Entyzla is lust, the ultimate culmination of the animal instinct that seeks pleasure and avoids pain. But she is also a thousand other things as well. Drugs, music, anything that induces pleasure is in her domain. She most often appears in dreams and visions as a form tailored to the viewer’s desires – otherwise, what would be the fun? Her servants are similar, and have no names, either in the collective or singular sense – they are pleasure and lust and addiction incarnate.

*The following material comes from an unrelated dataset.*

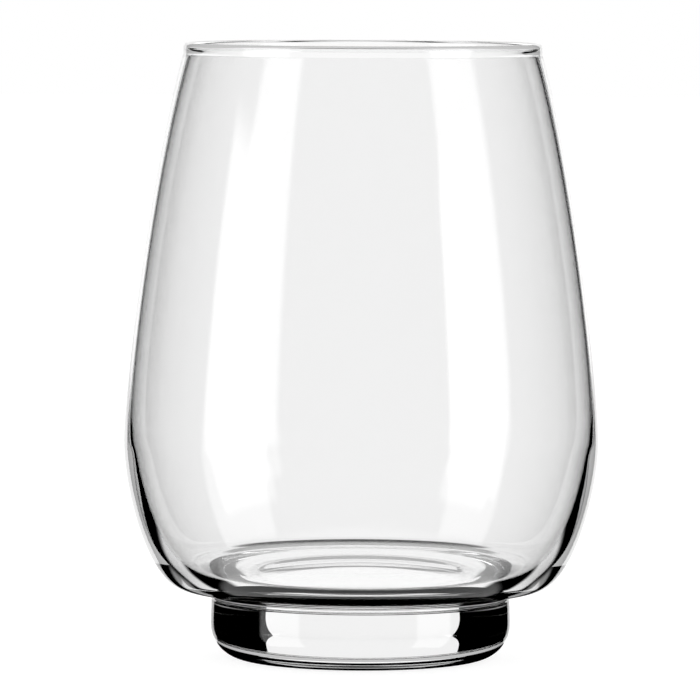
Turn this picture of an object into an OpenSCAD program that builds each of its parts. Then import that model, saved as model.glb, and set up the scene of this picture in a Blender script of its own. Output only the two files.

The Crone is the embodiment of womanhood. According to legend, she is born every morning as a maiden, becomes a mother in the afternoon and grows into a wise old crone at night, before beginning the great cycle again. The Crone is the mistress of feminine magic, from the evil eye to out and out witchcraft, and she often acts to assist women who have been brutalised by men. Cults dedicated to The Crone are often banned, although they are feared as well. The Crone is rarely depicted by humans, but when she is she appears as a wise old woman, but with sharp dark eyes and a manipulative smile. She takes delight in manipulating sinners to their doom and her plots and schemes are greatly feared, even by her peers among the Gods. Her true name is never spoken aloud.

Malice is the one God who can justly be called evil, insofar as the term has any meaning to the Gods. Unlike Pax, Malice’s prime goal is to increase suffering among the human race and he will do whatever he can to ensure that suffering grows ever worse. He is the God of murderers, rapists, sinners and corrupted armies. His greatest joy is slowly warping cults venerating the other Gods into nightmarish horrors.